The Tommyknockers is the 26th book published by Stephen King; it was his 23rd novel, and the 18th written under his own name. The book was released by Putnam on 10 November 1987.

The story is set in the small town of Haven, Maine.

NurseryRhyme

The Tommyknockers takes its title from an obscure children's rhyme. It goes:

"Late last night and the night before,Tommyknockers, Tommyknockers, knocking at the door.

I want to go out, don't know if I can, 'Cause I'm so afraid of the Tommyknocker man."

King himself wrote the second verse; and claims to have heard the first verse when he was a child.

Plot

While walking in the woods near the small town of Haven, Maine, Roberta (Bobbi) Anderson, a writer of Wild West-based fiction, stumbles upon a metal object which turns out to be a protrusion of a long-buried alien spacecraft. Once exposed, the spacecraft begins releasing an invisible, odorless gas into the atmosphere which gradually transforms people into beings similar to the aliens who populated the spacecraft. It also provides them with a limited form of genius which makes them very inventive, but does not provide any philosophical or ethical insight, instead provoking psychotic violence (on the part of people like Becka Paulson, who kills her adulterous husband by fatally rewiring the TV, killing herself in the process) and the disappearance of a young boy (David Brown, whose older brother Hilly teleports him to another planet referred to as Altair 4 by the Havenites).

The book's central protagonist is a poet and friend of Bobbi Anderson, named James Eric Gardener, who goes by the nickname "Gard". He is a man with left-leaning, liberal sensibilities who is apparently immune to the ship's effects because of a steel plate in his head, a souvenir of a teenage skiing accident. Unfortunately, Gard is also an alcoholic. His relationship with Bobbi deteriorates as the novel progresses. She is almost totally overcome by the euphoria of "becoming" one with the spacecraft, but Gard increasingly sees her health worsen and her sanity disappear. The novel is filled with metaphors for the stranglehold of substance abuse, which King himself was experiencing at the time, as well as for the dangers of nuclear power and radioactive fallout (as evidenced by the physical transformations of the townspeople, which resemble the effects of radiation exposure), of unchecked technological advancement, and of the corrupting influence of power. Government agencies are uniformly portrayed as corrupt and totalitarian throughout the book, and Bobbi and Gard themselves are led into thinking that they can use the ship's "power" as a weapon to overthrow such authority figures.

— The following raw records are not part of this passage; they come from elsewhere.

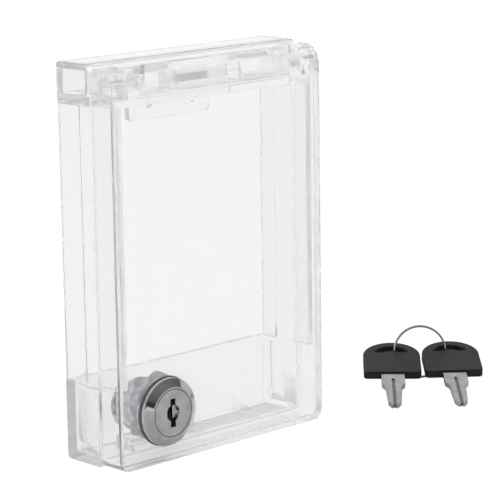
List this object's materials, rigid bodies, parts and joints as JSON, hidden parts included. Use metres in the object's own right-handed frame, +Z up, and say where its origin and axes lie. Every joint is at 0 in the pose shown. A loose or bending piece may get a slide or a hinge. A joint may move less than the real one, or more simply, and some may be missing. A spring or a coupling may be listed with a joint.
{
  "type": "thermostat lock box",
  "caption": "Clear moulded wall box with a top-hinged clear cover, a cam lock low on its left, an open back for a thermostat, and a pair of keys on a split ring.",
  "frame": {"origin": "middle of the box's underside: half-way across its width and half-way between its front face and the wall face", "axes": "+X to the right seen from the front, +Y towards the wall, +Z up"},
  "size_m": [0.1837, 0.0589, 0.142],
  "materials": {
    "clear_plastic": "clear polished moulding",
    "nickel": "bright nickel plate",
    "zinc": "bluish zinc plate",
    "brass": "stamped",
    "black_plastic": "fine matt moulding"
  },
  "bodies": {
    "base": {"base_frame": "clear_plastic", "header_back_plate": "clear_plastic", "strike": "clear_plastic", "hinge_pin_left": "clear_plastic", "hinge_pin_right": "clear_plastic"},
    "cover": {"front_cover": "clear_plastic", "lock_housing": "nickel", "lock_washer": "zinc", "lock_nut": "zinc"},
    "lock_core": {"lock_plug": "nickel", "wafer_tumblers": "brass", "wafer_springs": "zinc", "stop_washer": "zinc", "cam": "zinc", "cam_washer": "zinc", "cam_screw": "nickel"},
    "key_set": {"key_bow_left": "black_plastic", "key_blade_left": "nickel", "key_bow_right": "black_plastic", "key_blade_right": "nickel", "key_ring": "nickel"}
  },
  "joints": [
    {"name": "cover_hinge", "type": "hinge", "parent": "base", "child": "cover", "pos_m": [0, -0.0092, 0.1365], "axis": [-1, 0, 0], "range_deg": [0, 90]},
    {"name": "lock_turn", "type": "hinge", "parent": "cover", "child": "lock_core", "pos_m": [-0.0278, 0, 0.0186], "axis": [0, 1, 0], "range_deg": [0, 90]},
    {"name": "key_lift", "type": "slide", "parent": "base", "child": "key_set", "axis": [0, 0, 1], "range_m": [0, 0.03]}
  ]
}
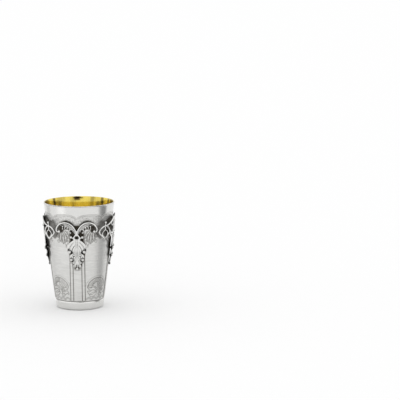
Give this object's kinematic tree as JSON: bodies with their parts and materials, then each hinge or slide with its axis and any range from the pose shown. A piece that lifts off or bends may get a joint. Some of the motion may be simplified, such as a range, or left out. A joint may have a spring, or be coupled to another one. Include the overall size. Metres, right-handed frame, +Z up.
{
  "type": "kiddush cup",
  "caption": "Tapered silver kiddush cup, gilt inside, with raised pilasters and a pierced frieze of scrolls, cartouches and hanging acanthus leaves.",
  "frame": {"origin": "centre of the foot ring, on the surface that the cup stands on", "axes": "+Z up along the cup's axis, -Y towards the front, where a scroll casting and its leaf hang"},
  "size_m": [0.0608, 0.0604, 0.09],
  "materials": {
    "polished_silver": "sterling silver, polished rim and foot with satin chased panels; the inside is gilt and polished",
    "cast_silver": "cast sterling silver, bright on its ridges and oxidised near black in its recesses"
  },
  "bodies": {
    "root": {"beaker": "polished_silver", "front_scroll_mount": "cast_silver", "back_scroll_mount": "cast_silver", "right_gallery_mount": "cast_silver", "left_gallery_mount": "cast_silver"}
  },
  "joints": []
}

Seeing the transformation of the townspeople worsen, the torture and manipulation of Bobbi's dog Peter, and people being killed or worse when they pry too deeply into the strange events, Gardener eventually manipulates Bobbi into allowing him into the ship. After he sees that Bobbi is not entirely his old friend and lover, he gives her one more chance before he finally kills her with the same gun that Monster Dugan had almost killed her with in her back field previously. However, just before she dies, Bobbi sends a telepathic APB and all the townspeople show up at her place very quickly. Meanwhile, Gardener accidentally (by dropping the gun) shoots himself in the ankle. In exchange for using the "new and improved" computers and what little "becoming" he underwent to save David Brown, Ev Hillman helps him escape into the woods (which soon catches fire from one of the Tommyknockers' "toys") at which point Gardener enters the ship, activates it, and with the last of his life telepathically launches it into space, resulting in the eventual deaths of nearly all of the changed townspeople but preventing the possibly disastrous consequences of the ship's influence spreading to the outside world. Very shortly after (in the epilogue) members from the FBI, CIA, and "The Shop" invade Haven and take as many of the Havenites as possible (they kill nearly a quarter of the survivors) and a few of the devices created by the altered people of Haven.

In the last pages, David Brown is discovered in Hilly Brown's hospital room, safe and sound.

Adaptation

The story was adapted into a television miniseries that aired on ABC in 1993.

Appearances

A copy of the novel is kept by Duke Crocker in the state room of his boat, the Cape Rouge|Cape Rouge.